■ **THE REQUEST**: Exactly the lines from the one with "front_rail();" to the one with "cad_parts[node].hide_render = cad_parts[node].hide_viewport", both included, are to be printed again; leave out the rest.

■ **GIVEN DATA**:

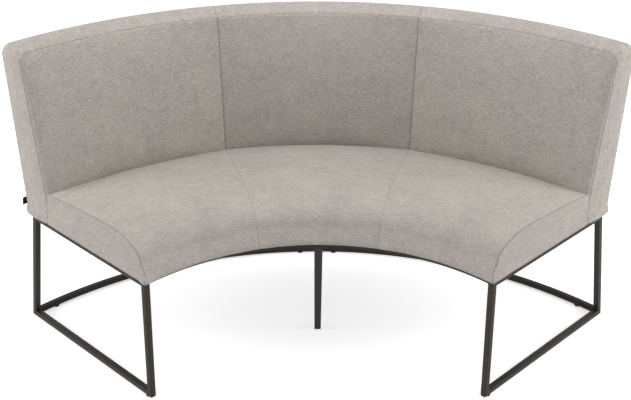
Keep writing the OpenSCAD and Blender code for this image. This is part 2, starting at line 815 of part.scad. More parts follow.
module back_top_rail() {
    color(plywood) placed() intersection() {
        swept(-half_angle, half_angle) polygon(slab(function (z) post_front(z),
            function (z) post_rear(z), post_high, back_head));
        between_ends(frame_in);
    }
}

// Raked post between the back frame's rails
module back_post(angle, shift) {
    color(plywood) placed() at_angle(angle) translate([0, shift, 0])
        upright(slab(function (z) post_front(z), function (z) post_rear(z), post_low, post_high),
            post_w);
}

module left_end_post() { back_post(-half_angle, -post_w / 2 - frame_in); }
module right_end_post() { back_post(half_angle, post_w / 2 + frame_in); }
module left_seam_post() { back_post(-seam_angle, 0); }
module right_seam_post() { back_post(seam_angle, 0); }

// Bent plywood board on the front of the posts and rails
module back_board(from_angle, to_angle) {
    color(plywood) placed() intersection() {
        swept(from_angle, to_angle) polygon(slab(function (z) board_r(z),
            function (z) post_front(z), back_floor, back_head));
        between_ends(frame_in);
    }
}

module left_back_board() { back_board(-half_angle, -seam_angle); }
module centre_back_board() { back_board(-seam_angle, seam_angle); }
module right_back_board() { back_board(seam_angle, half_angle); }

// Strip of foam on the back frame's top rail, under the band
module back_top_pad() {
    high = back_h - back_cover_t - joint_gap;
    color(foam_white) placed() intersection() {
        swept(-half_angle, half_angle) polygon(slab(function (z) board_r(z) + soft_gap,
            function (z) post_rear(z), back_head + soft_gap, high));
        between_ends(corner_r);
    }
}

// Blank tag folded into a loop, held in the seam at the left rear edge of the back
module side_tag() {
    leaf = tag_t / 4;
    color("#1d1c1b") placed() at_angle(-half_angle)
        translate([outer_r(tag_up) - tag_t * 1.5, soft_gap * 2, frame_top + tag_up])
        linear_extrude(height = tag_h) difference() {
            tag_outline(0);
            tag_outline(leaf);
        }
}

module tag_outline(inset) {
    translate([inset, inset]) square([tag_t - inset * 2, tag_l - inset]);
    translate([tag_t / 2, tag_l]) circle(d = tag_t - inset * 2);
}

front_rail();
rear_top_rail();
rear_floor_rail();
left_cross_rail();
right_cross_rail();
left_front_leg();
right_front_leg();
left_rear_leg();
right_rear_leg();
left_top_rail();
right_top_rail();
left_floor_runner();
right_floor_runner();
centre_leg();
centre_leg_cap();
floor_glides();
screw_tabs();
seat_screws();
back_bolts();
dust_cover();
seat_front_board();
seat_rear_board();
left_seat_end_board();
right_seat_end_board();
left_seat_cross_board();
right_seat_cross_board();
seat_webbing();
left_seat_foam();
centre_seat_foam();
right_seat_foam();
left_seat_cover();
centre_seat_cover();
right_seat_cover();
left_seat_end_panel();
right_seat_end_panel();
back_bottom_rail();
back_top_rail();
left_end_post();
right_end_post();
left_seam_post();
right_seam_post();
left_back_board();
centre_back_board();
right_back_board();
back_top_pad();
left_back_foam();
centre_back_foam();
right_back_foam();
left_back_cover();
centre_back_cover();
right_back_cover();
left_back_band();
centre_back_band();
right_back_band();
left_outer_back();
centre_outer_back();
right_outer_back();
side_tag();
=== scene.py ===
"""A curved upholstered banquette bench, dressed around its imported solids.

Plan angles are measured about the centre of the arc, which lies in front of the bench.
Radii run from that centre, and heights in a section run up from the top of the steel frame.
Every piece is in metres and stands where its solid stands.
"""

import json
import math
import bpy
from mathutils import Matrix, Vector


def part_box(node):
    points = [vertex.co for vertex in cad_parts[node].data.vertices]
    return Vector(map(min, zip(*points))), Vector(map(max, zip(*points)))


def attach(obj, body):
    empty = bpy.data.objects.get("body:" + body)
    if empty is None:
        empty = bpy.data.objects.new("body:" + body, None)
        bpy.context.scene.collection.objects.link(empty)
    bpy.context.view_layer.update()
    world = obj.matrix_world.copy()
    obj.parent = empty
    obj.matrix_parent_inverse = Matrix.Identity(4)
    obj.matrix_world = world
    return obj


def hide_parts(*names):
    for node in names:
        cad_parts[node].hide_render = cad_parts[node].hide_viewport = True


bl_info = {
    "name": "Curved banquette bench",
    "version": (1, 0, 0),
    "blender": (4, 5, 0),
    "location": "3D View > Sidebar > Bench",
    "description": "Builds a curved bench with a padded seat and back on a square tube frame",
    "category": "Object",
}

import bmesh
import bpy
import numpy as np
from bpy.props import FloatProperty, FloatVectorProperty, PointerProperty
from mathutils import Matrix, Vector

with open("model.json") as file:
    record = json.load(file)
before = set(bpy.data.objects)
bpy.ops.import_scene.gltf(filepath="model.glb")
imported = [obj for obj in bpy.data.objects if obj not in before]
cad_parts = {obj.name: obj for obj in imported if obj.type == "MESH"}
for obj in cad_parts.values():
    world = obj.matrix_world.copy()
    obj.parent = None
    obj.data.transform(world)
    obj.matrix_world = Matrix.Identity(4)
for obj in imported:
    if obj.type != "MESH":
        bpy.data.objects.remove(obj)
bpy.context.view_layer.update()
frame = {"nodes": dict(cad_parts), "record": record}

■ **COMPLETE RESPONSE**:
front_rail();
rear_top_rail();
rear_floor_rail();
left_cross_rail();
right_cross_rail();
left_front_leg();
right_front_leg();
left_rear_leg();
right_rear_leg();
left_top_rail();
right_top_rail();
left_floor_runner();
right_floor_runner();
centre_leg();
centre_leg_cap();
floor_glides();
screw_tabs();
seat_screws();
back_bolts();
dust_cover();
seat_front_board();
seat_rear_board();
left_seat_end_board();
right_seat_end_board();
left_seat_cross_board();
right_seat_cross_board();
seat_webbing();
left_seat_foam();
centre_seat_foam();
right_seat_foam();
left_seat_cover();
centre_seat_cover();
right_seat_cover();
left_seat_end_panel();
right_seat_end_panel();
back_bottom_rail();
back_top_rail();
left_end_post();
right_end_post();
left_seam_post();
right_seam_post();
left_back_board();
centre_back_board();
right_back_board();
back_top_pad();
left_back_foam();
centre_back_foam();
right_back_foam();
left_back_cover();
centre_back_cover();
right_back_cover();
left_back_band();
centre_back_band();
right_back_band();
left_outer_back();
centre_outer_back();
right_outer_back();
side_tag();
=== scene.py ===
"""A curved upholstered banquette bench, dressed around its imported solids.

Plan angles are measured about the centre of the arc, which lies in front of the bench.
Radii run from that centre, and heights in a section run up from the top of the steel frame.
Every piece is in metres and stands where its solid stands.
"""

import json
import math
import bpy
from mathutils import Matrix, Vector


def part_box(node):
    points = [vertex.co for vertex in cad_parts[node].data.vertices]
    return Vector(map(min, zip(*points))), Vector(map(max, zip(*points)))


def attach(obj, body):
    empty = bpy.data.objects.get("body:" + body)
    if empty is None:
        empty = bpy.data.objects.new("body:" + body, None)
        bpy.context.scene.collection.objects.link(empty)
    bpy.context.view_layer.update()
    world = obj.matrix_world.copy()
    obj.parent = empty
    obj.matrix_parent_inverse = Matrix.Identity(4)
    obj.matrix_world = world
    return obj


def hide_parts(*names):
    for node in names:
        cad_parts[node].hide_render = cad_parts[node].hide_viewport = True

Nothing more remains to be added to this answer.